● SET TASK
Would you quote the material below in full and unchanged?

-- -- --

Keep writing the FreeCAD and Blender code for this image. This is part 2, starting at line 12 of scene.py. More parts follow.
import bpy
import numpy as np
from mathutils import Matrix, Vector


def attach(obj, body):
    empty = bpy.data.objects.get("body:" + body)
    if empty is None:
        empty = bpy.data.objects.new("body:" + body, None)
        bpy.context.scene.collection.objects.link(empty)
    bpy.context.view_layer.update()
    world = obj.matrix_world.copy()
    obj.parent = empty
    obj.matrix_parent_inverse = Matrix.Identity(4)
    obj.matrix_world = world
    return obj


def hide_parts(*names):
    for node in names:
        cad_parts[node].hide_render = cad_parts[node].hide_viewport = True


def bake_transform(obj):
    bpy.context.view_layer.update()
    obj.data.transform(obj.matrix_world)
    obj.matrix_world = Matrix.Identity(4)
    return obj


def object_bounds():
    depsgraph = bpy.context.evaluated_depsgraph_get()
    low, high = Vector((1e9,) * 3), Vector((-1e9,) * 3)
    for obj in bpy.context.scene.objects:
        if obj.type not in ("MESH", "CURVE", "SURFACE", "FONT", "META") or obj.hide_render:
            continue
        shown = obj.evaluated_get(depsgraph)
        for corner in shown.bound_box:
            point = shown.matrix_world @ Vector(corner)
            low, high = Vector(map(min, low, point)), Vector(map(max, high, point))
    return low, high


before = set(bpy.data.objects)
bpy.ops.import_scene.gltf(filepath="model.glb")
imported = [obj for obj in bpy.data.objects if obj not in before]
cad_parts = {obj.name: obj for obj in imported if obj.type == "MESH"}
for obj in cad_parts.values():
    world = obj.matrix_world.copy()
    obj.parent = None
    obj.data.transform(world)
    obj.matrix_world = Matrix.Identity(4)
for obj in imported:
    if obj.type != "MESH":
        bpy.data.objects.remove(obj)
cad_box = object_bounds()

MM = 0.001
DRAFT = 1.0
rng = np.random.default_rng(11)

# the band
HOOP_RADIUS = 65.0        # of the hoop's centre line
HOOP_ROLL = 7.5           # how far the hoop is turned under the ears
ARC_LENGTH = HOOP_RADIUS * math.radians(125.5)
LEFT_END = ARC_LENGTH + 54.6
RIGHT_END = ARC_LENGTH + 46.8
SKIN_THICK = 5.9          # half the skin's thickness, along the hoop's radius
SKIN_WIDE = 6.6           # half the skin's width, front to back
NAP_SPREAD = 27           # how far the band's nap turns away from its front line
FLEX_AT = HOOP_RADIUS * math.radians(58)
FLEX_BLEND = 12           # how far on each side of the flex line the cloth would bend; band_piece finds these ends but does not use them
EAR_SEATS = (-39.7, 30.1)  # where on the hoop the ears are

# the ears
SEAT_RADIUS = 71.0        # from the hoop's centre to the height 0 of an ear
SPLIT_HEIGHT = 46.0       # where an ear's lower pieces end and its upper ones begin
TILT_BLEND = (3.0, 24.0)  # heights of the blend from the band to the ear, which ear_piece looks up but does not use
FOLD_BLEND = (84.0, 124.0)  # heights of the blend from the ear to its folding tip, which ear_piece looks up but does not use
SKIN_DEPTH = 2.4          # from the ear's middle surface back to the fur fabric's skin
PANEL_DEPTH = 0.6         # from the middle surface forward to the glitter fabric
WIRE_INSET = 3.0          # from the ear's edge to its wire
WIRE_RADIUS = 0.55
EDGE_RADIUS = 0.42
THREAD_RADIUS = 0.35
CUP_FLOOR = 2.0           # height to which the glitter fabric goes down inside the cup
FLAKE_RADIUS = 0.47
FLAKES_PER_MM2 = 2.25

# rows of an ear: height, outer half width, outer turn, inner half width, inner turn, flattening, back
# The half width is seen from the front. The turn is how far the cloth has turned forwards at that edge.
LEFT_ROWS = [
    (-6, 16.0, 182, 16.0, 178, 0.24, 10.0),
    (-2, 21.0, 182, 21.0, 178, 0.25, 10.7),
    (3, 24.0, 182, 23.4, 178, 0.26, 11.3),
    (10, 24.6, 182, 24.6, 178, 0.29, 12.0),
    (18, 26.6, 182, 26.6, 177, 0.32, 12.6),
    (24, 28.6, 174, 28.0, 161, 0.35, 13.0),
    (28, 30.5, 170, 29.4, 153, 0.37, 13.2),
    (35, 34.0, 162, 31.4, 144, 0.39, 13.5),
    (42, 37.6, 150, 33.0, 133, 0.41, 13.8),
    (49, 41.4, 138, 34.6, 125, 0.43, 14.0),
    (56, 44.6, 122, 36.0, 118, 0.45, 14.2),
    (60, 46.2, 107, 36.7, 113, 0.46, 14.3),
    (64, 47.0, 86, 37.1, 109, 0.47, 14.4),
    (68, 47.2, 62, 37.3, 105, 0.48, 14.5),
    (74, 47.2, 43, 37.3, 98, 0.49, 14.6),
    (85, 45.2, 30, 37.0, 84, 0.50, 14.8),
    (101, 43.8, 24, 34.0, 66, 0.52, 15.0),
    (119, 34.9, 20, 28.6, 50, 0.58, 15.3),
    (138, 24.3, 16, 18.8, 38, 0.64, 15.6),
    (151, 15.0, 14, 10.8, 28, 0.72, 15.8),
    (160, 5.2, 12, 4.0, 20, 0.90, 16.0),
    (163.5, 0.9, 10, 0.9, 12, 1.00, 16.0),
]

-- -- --

● EXERCISE RESPONSE
Keep writing the FreeCAD and Blender code for this image. This is part 2, starting at line 12 of scene.py. More parts follow.
import bpy
import numpy as np
from mathutils import Matrix, Vector


def attach(obj, body):
    empty = bpy.data.objects.get("body:" + body)
    if empty is None:
        empty = bpy.data.objects.new("body:" + body, None)
        bpy.context.scene.collection.objects.link(empty)
    bpy.context.view_layer.update()
    world = obj.matrix_world.copy()
    obj.parent = empty
    obj.matrix_parent_inverse = Matrix.Identity(4)
    obj.matrix_world = world
    return obj


def hide_parts(*names):
    for node in names:
        cad_parts[node].hide_render = cad_parts[node].hide_viewport = True


def bake_transform(obj):
    bpy.context.view_layer.update()
    obj.data.transform(obj.matrix_world)
    obj.matrix_world = Matrix.Identity(4)
    return obj


def object_bounds():
    depsgraph = bpy.context.evaluated_depsgraph_get()
    low, high = Vector((1e9,) * 3), Vector((-1e9,) * 3)
    for obj in bpy.context.scene.objects:
        if obj.type not in ("MESH", "CURVE", "SURFACE", "FONT", "META") or obj.hide_render:
            continue
        shown = obj.evaluated_get(depsgraph)
        for corner in shown.bound_box:
            point = shown.matrix_world @ Vector(corner)
            low, high = Vector(map(min, low, point)), Vector(map(max, high, point))
    return low, high


before = set(bpy.data.objects)
bpy.ops.import_scene.gltf(filepath="model.glb")
imported = [obj for obj in bpy.data.objects if obj not in before]
cad_parts = {obj.name: obj for obj in imported if obj.type == "MESH"}
for obj in cad_parts.values():
    world = obj.matrix_world.copy()
    obj.parent = None
    obj.data.transform(world)
    obj.matrix_world = Matrix.Identity(4)
for obj in imported:
    if obj.type != "MESH":
        bpy.data.objects.remove(obj)
cad_box = object_bounds()

MM = 0.001
DRAFT = 1.0
rng = np.random.default_rng(11)

# the band
HOOP_RADIUS = 65.0        # of the hoop's centre line
HOOP_ROLL = 7.5           # how far the hoop is turned under the ears
ARC_LENGTH = HOOP_RADIUS * math.radians(125.5)
LEFT_END = ARC_LENGTH + 54.6
RIGHT_END = ARC_LENGTH + 46.8
SKIN_THICK = 5.9          # half the skin's thickness, along the hoop's radius
SKIN_WIDE = 6.6           # half the skin's width, front to back
NAP_SPREAD = 27           # how far the band's nap turns away from its front line
FLEX_AT = HOOP_RADIUS * math.radians(58)
FLEX_BLEND = 12           # how far on each side of the flex line the cloth would bend; band_piece finds these ends but does not use them
EAR_SEATS = (-39.7, 30.1)  # where on the hoop the ears are

# the ears
SEAT_RADIUS = 71.0        # from the hoop's centre to the height 0 of an ear
SPLIT_HEIGHT = 46.0       # where an ear's lower pieces end and its upper ones begin
TILT_BLEND = (3.0, 24.0)  # heights of the blend from the band to the ear, which ear_piece looks up but does not use
FOLD_BLEND = (84.0, 124.0)  # heights of the blend from the ear to its folding tip, which ear_piece looks up but does not use
SKIN_DEPTH = 2.4          # from the ear's middle surface back to the fur fabric's skin
PANEL_DEPTH = 0.6         # from the middle surface forward to the glitter fabric
WIRE_INSET = 3.0          # from the ear's edge to its wire
WIRE_RADIUS = 0.55
EDGE_RADIUS = 0.42
THREAD_RADIUS = 0.35
CUP_FLOOR = 2.0           # height to which the glitter fabric goes down inside the cup
FLAKE_RADIUS = 0.47
FLAKES_PER_MM2 = 2.25

# rows of an ear: height, outer half width, outer turn, inner half width, inner turn, flattening, back
# The half width is seen from the front. The turn is how far the cloth has turned forwards at that edge.
LEFT_ROWS = [
    (-6, 16.0, 182, 16.0, 178, 0.24, 10.0),
    (-2, 21.0, 182, 21.0, 178, 0.25, 10.7),
    (3, 24.0, 182, 23.4, 178, 0.26, 11.3),
    (10, 24.6, 182, 24.6, 178, 0.29, 12.0),
    (18, 26.6, 182, 26.6, 177, 0.32, 12.6),
    (24, 28.6, 174, 28.0, 161, 0.35, 13.0),
    (28, 30.5, 170, 29.4, 153, 0.37, 13.2),
    (35, 34.0, 162, 31.4, 144, 0.39, 13.5),
    (42, 37.6, 150, 33.0, 133, 0.41, 13.8),
    (49, 41.4, 138, 34.6, 125, 0.43, 14.0),
    (56, 44.6, 122, 36.0, 118, 0.45, 14.2),
    (60, 46.2, 107, 36.7, 113, 0.46, 14.3),
    (64, 47.0, 86, 37.1, 109, 0.47, 14.4),
    (68, 47.2, 62, 37.3, 105, 0.48, 14.5),
    (74, 47.2, 43, 37.3, 98, 0.49, 14.6),
    (85, 45.2, 30, 37.0, 84, 0.50, 14.8),
    (101, 43.8, 24, 34.0, 66, 0.52, 15.0),
    (119, 34.9, 20, 28.6, 50, 0.58, 15.3),
    (138, 24.3, 16, 18.8, 38, 0.64, 15.6),
    (151, 15.0, 14, 10.8, 28, 0.72, 15.8),
    (160, 5.2, 12, 4.0, 20, 0.90, 16.0),
    (163.5, 0.9, 10, 0.9, 12, 1.00, 16.0),
]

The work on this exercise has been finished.